Landscape architect Dan Kiley designed the surrounding green space, a tree-filled buffer between downtown Burlington and the serene structure. In 2018, the Roman Catholic Diocese of Burlington announced that the church, formerly known as the Cathedral of the Immaculate Conception, would no longer operate. It put the property on the market in 2019. The parish’s charitable trust was then granted a demolition permit in early 2023 by Burlington’s Development Review Board. A group of concerned citizens appealed the decision to Vermont’s environmental court, which ruled that the board’s decision could stand. The group then appealed that decision to the Vermont Supreme Court, where it awaits a verdict as of press time.

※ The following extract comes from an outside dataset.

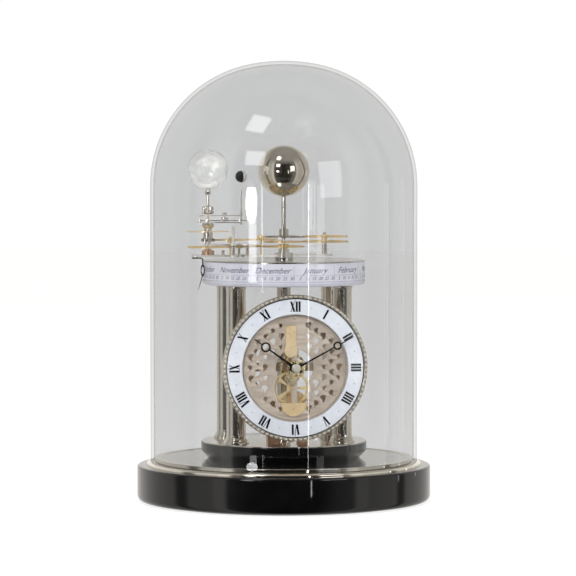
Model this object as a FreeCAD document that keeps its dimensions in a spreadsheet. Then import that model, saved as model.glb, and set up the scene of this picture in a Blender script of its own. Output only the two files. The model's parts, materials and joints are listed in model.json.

Threatened: Wolf Creek Boatworks
Tucked away in a remote inlet on Prince of Wales Island, Wolf Creek Boatworks was once part of a network of boat repair shops in Southeast Alaska. Today it’s the last one standing in the area, but it may not survive much longer. Built in 1939, the hydromechanically powered structure features pole framing, rough-cut lumber floors, and shingle siding. When Sam Romey purchased the shop in 1994, it was located on public land that he leased from the U.S. Forest Service. The building needed immediate intervention. “But the infrastructure was there,” says Romey, who took on the project with his father and son. “We bought it and then spent the next 30 years restoring it and taking care of it.”
For decades, Romey’s shop offered the only boat services for miles. But in 2021, part of the land that the shop sits on was transferred to the Alaska Mental Health Trust Authority, a state corporation, and managed by the Trust Land Office (TLO), also a state entity. Romey no longer had a lease, and the shop’s condition declined: It desperately needs a new roof, Romey says, and the cedar pile foundation is deteriorating because of severe weather. He and Preservation Alaska’s Trish Neal are also concerned that TLO’s potential plan to commercially log trees on the land would expose the shop to Alaska’s harsh winds and damage it beyond repair. The situation has led Preservation Alaska to place Wolf Creek Boatworks on its annual Most Endangered list multiple times, including this year.